- SHORT EXERCISE
Print all of the data exactly.

........

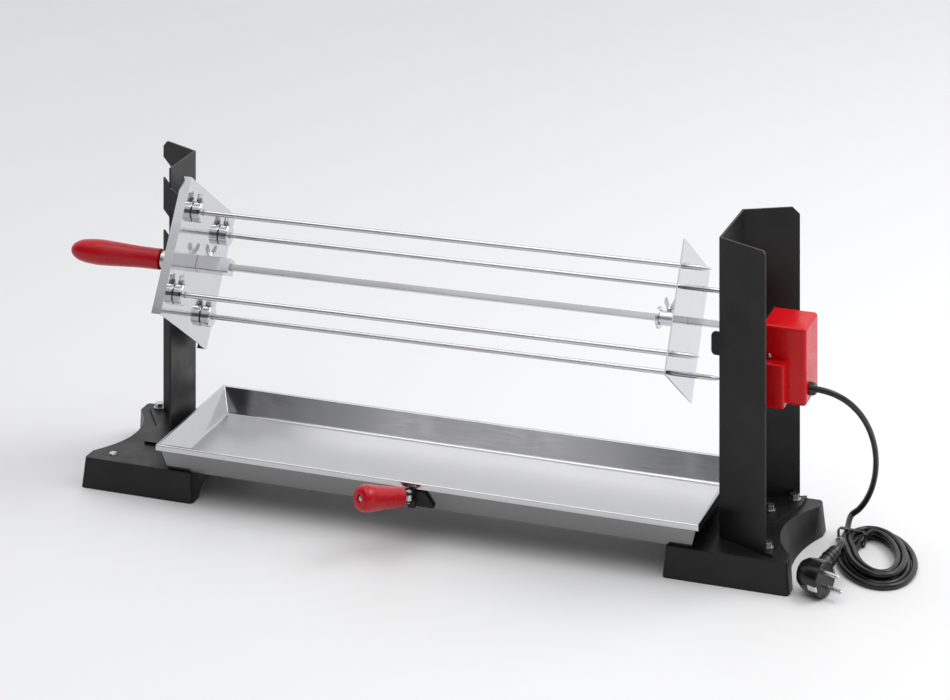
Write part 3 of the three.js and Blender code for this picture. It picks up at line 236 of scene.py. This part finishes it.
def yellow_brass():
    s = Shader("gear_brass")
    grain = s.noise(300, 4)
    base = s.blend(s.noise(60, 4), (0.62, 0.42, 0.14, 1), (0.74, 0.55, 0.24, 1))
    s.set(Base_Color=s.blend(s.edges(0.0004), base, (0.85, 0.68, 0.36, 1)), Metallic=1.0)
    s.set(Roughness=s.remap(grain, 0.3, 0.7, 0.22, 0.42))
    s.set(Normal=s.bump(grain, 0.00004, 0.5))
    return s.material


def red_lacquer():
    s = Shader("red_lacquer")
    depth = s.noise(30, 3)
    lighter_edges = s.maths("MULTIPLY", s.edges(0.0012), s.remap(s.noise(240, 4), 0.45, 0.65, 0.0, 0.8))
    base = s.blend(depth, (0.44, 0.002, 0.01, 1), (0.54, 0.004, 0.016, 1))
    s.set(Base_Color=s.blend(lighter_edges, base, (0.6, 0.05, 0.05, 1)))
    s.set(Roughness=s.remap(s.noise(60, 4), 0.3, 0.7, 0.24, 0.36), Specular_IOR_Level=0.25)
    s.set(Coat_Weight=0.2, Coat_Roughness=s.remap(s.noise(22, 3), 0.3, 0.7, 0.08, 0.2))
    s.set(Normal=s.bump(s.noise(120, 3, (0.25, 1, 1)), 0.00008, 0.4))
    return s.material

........

- RESULT OF THE EXERCISE
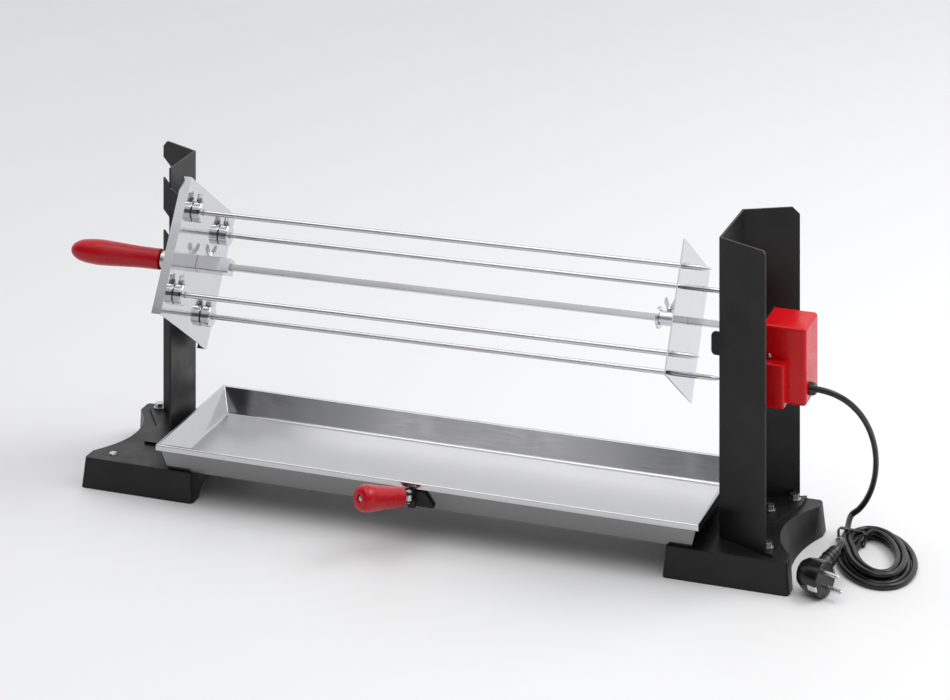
Write part 3 of the three.js and Blender code for this picture. It picks up at line 236 of scene.py. This part finishes it.
def yellow_brass():
    s = Shader("gear_brass")
    grain = s.noise(300, 4)
    base = s.blend(s.noise(60, 4), (0.62, 0.42, 0.14, 1), (0.74, 0.55, 0.24, 1))
    s.set(Base_Color=s.blend(s.edges(0.0004), base, (0.85, 0.68, 0.36, 1)), Metallic=1.0)
    s.set(Roughness=s.remap(grain, 0.3, 0.7, 0.22, 0.42))
    s.set(Normal=s.bump(grain, 0.00004, 0.5))
    return s.material


def red_lacquer():
    s = Shader("red_lacquer")
    depth = s.noise(30, 3)
    lighter_edges = s.maths("MULTIPLY", s.edges(0.0012), s.remap(s.noise(240, 4), 0.45, 0.65, 0.0, 0.8))
    base = s.blend(depth, (0.44, 0.002, 0.01, 1), (0.54, 0.004, 0.016, 1))
    s.set(Base_Color=s.blend(lighter_edges, base, (0.6, 0.05, 0.05, 1)))
    s.set(Roughness=s.remap(s.noise(60, 4), 0.3, 0.7, 0.24, 0.36), Specular_IOR_Level=0.25)
    s.set(Coat_Weight=0.2, Coat_Roughness=s.remap(s.noise(22, 3), 0.3, 0.7, 0.08, 0.2))
    s.set(Normal=s.bump(s.noise(120, 3, (0.25, 1, 1)), 0.00008, 0.4))
    return s.material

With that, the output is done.